One private seller told Moran as the secretary made his rounds that he didn’t have to sell a gun to somebody if he “didn’t like the look of him.”

“I don’t know how foolproof a system that is,” Moran said later. “I’d rather have a background check done than a momentary interaction with an individual.”

He added that sellers’ reliance on concealed-carry permits was also problematic.

State police Capt. T.W. Turner, commander of the agency’s Criminal Justice Information Services Division, said the state police, which maintain oversight over Virginia’s concealed-carry program, regularly monitor arrest records to determine when concealed handgun permits should be revoked and notify the issuing court, though that might not prevent someone from walking around with the permit.

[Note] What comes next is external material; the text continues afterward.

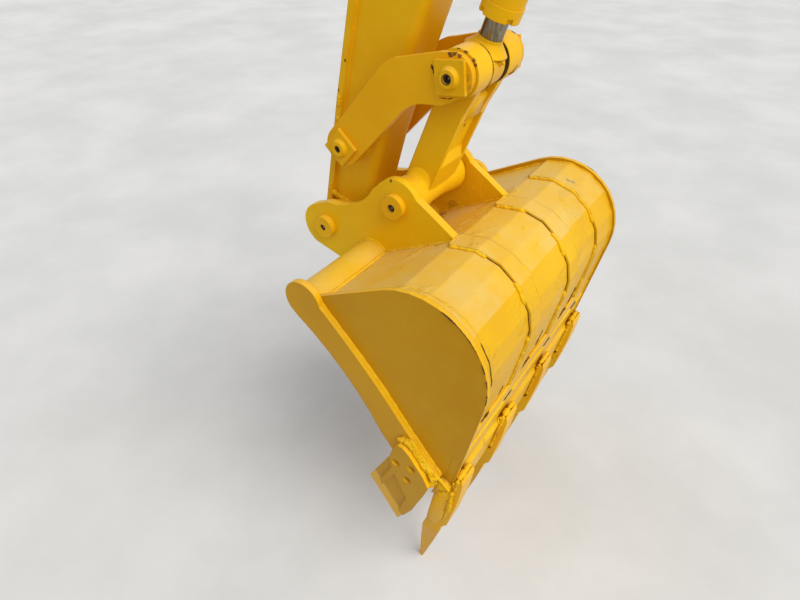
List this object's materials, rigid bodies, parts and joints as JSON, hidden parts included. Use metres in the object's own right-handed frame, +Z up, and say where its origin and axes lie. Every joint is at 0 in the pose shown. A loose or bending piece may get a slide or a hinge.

“Until we have mandatory background checks, we’re going to have to proceed in an incremental manner,” Moran said. “We’ll learn from this law and how to improve it. It will have some intended and some unintended consequences.”

Among the people unsurprised by the lack of enthusiasm among private sellers for the checks was Andy Goddard, the legislative director for the pro-gun control Virginia Center for Public Safety.

“The voluntary thing, we figured that, well, it can’t do any harm, though it probably won’t do any good,” said Goddard, whose son Colin was wounded in the 2007 massacre at Virginia Tech. “I’m not surprised that you didn’t see a whole line of people waiting to do it. ... The thing we hoped was that we would get some data back on the number of times that people were denied. That would bolster the idea that it ought to be mandatory.”

Goddard was also among the gun control advocates incensed by McAuliffe’s compromise with GOP lawmakers that reversed an earlier decision by the attorney general to refuse to recognize concealed-carry permits from states with looser rules than Virginia.

He suggested the private gun sellers may be waiting for others to try out the system first.

“The gun lobby is notorious for eating their own,” he said.